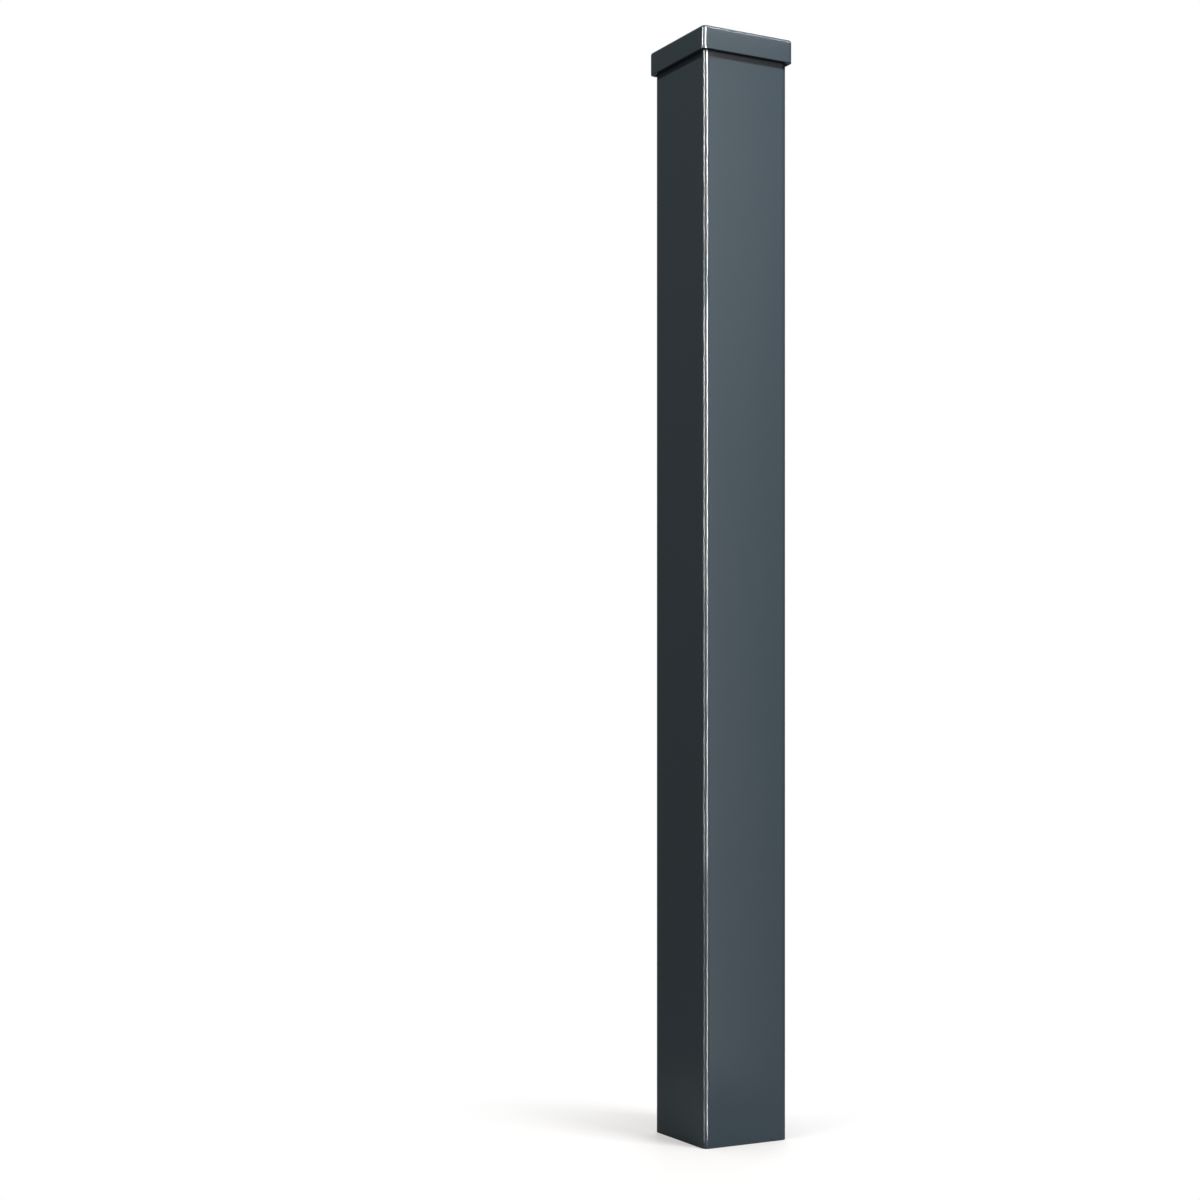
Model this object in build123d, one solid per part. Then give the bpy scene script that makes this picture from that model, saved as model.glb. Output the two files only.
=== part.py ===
from build123d import *
from build123d.topology import SkipClean
import os

# A metal fence post: a square hollow steel section with a flat slip-over cap. Sizes are in millimetres.
# The origin is the centre of the sawn foot, +Z runs up the post, and the four faces look along X and Y.

# The tube is folded from sheet, so its outer corners are the inside bend plus the wall.
tube_side = 100.0
tube_wall = 3.0
tube_bend_radius = 3.0
tube_length = 1130.0
foot_edge_radius = 0.5

# The cap is cast in one piece: a flat plate on the tube's end, and a skirt down its sides.
cap_plate = 4.0
skirt_depth = 20.0
skirt_wall = 3.5
skirt_clearance = 0.8
skirt_inner_radius = 1.5
cap_top_radius = 3.0
cap_lower_radius = 0.8

# Ribs inside the skirt take up its clearance and grip the tube. Each runs out in a slope at its foot.
ribs_per_side = 2
rib_spacing = 50.0
rib_width = 3.0
rib_foot_height = 3.0
rib_lead = 4.0
rib_gap = 0.05
rib_root = 0.5

tube_bore = tube_side - 2 * tube_wall
tube_corner_radius = tube_bend_radius + tube_wall
skirt_bore = tube_side + 2 * skirt_clearance
cap_side = skirt_bore + 2 * skirt_wall
cap_corner_radius = skirt_inner_radius + skirt_wall
skirt_bottom = tube_length - skirt_depth
overall_height = tube_length + cap_plate


def square_prism(side, corner_radius, low, high):
    """A square bar with rounded corners, centred on the post's axis between two heights."""
    outline = Plane.XY.offset(low) * RectangleRounded(side, side, corner_radius)
    return extrude(outline, high - low)


def edges_at(solid, height):
    """The edges of a solid that lie flat at one height."""
    return solid.edges().filter_by_position(Axis.Z, height, height)


def make_tube():
    """The tube, whose outer faces part at the skirt's lower edge: below it they are bare for brackets."""
    bare = square_prism(tube_side, tube_corner_radius, 0, skirt_bottom)
    bare = fillet(edges_at(bare, 0), foot_edge_radius)
    bore = square_prism(tube_bore, tube_bend_radius, 0, tube_length)
    covered = square_prism(tube_side, tube_corner_radius, skirt_bottom, tube_length)
    with SkipClean():
        return bare + covered - bore


def make_rib():
    """One grip rib on the skirt's +X wall: a slope, then a flat that stands a hair off the tube."""
    wall = skirt_bore / 2
    tip = tube_side / 2 + rib_gap
    foot = skirt_bottom + rib_foot_height
    side_view = Polyline(
        (wall + rib_root, 0, foot),
        (wall, 0, foot),
        (tip, 0, foot + rib_lead),
        (tip, 0, tube_length),
        (wall + rib_root, 0, tube_length),
        close=True,
    )
    return extrude(make_face(side_view), rib_width / 2, dir=(0, 1, 0), both=True)


def make_cap():
    """The cap: a rounded block, hollowed from below to fit over the tube, with ribs on each inner wall."""
    block = square_prism(cap_side, cap_corner_radius, skirt_bottom, overall_height)
    top_radius = min(cap_top_radius, 0.9 * cap_corner_radius)
    block = fillet(edges_at(block, overall_height), top_radius)
    block = fillet(edges_at(block, skirt_bottom), cap_lower_radius)
    cap = block - square_prism(skirt_bore, skirt_inner_radius, skirt_bottom, tube_length)

    rib = make_rib()
    for number in range(ribs_per_side):
        offset = (number - (ribs_per_side - 1) / 2) * rib_spacing
        for turn in (0, 90, 180, 270):
            cap += Rot(0, 0, turn) * Pos(0, offset, 0) * rib
    return cap


os.makedirs("parts", exist_ok=True)
for name, piece in (("post_tube", make_tube()), ("post_cap", make_cap())):
    piece.label = name
    export_step(piece, f"parts/{name}.step")
    size = piece.bounding_box().size
    print(f"{name}: {size.X:.1f} x {size.Y:.1f} x {size.Z:.1f} mm, {piece.volume / 1000:.1f} cm3")
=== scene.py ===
import math

import bmesh
import bpy
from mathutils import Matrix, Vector


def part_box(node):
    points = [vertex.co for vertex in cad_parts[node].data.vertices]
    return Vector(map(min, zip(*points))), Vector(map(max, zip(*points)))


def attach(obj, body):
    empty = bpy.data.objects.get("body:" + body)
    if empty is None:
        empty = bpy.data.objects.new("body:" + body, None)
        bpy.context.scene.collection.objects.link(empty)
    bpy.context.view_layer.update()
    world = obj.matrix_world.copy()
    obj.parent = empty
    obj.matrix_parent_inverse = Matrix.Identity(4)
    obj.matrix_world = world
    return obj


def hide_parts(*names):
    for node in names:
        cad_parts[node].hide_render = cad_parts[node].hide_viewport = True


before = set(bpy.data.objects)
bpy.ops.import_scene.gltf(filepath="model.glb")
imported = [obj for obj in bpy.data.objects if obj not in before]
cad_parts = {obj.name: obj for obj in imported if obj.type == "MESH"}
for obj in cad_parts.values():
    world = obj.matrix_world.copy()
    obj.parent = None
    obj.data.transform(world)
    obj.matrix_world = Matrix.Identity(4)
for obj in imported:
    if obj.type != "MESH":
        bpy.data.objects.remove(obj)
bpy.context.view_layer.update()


# The tube
# A square hollow section of mild steel, folded cold from strip and welded inside, then sawn square.
# It stands on its sawn foot. Its corners are bends, so they are round, and the saw's burr is eased off.

tube_low, tube_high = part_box("post_tube")
TUBE_SIDE = tube_high.x - tube_low.x
TUBE_LENGTH = tube_high.z
TUBE_WALL = 0.003
TUBE_CORNER_RADIUS = 0.006
FOOT_EDGE_RADIUS = 0.0005
CORNER_STEPS = 24
EDGE_STEPS = 6
SHARP_ANGLE = math.radians(40)
MERGE_DISTANCE = 1e-6

PAINT = (0.055, 0.081, 0.102)
COAT_ROUGHNESS = 0.23
COAT_IOR = 1.5
TONE_SPREAD = 0.05
ROUGHNESS_SPREAD = 0.04
PEEL_DEPTH = 0.00002
GRAIN_DEPTH = 0.000004
CLOUDS_PER_METRE = 14.0
SPECKS_PER_METRE = 900.0
SPECK_SHARE = 0.35
RUBS_PER_METRE = 35.0
PEEL_WAVES_PER_METRE = 380.0
GRAINS_PER_METRE = 1600.0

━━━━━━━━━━

(Short task) The line containing "rib = make_rib()" opens the part, and the line containing "imported = [obj" closes it. Output that part exactly, with both, and only that.

(Answer for the task)
    rib = make_rib()
    for number in range(ribs_per_side):
        offset = (number - (ribs_per_side - 1) / 2) * rib_spacing
        for turn in (0, 90, 180, 270):
            cap += Rot(0, 0, turn) * Pos(0, offset, 0) * rib
    return cap


os.makedirs("parts", exist_ok=True)
for name, piece in (("post_tube", make_tube()), ("post_cap", make_cap())):
    piece.label = name
    export_step(piece, f"parts/{name}.step")
    size = piece.bounding_box().size
    print(f"{name}: {size.X:.1f} x {size.Y:.1f} x {size.Z:.1f} mm, {piece.volume / 1000:.1f} cm3")
=== scene.py ===
import math

import bmesh
import bpy
from mathutils import Matrix, Vector


def part_box(node):
    points = [vertex.co for vertex in cad_parts[node].data.vertices]
    return Vector(map(min, zip(*points))), Vector(map(max, zip(*points)))


def attach(obj, body):
    empty = bpy.data.objects.get("body:" + body)
    if empty is None:
        empty = bpy.data.objects.new("body:" + body, None)
        bpy.context.scene.collection.objects.link(empty)
    bpy.context.view_layer.update()
    world = obj.matrix_world.copy()
    obj.parent = empty
    obj.matrix_parent_inverse = Matrix.Identity(4)
    obj.matrix_world = world
    return obj


def hide_parts(*names):
    for node in names:
        cad_parts[node].hide_render = cad_parts[node].hide_viewport = True


before = set(bpy.data.objects)
bpy.ops.import_scene.gltf(filepath="model.glb")
imported = [obj for obj in bpy.data.objects if obj not in before]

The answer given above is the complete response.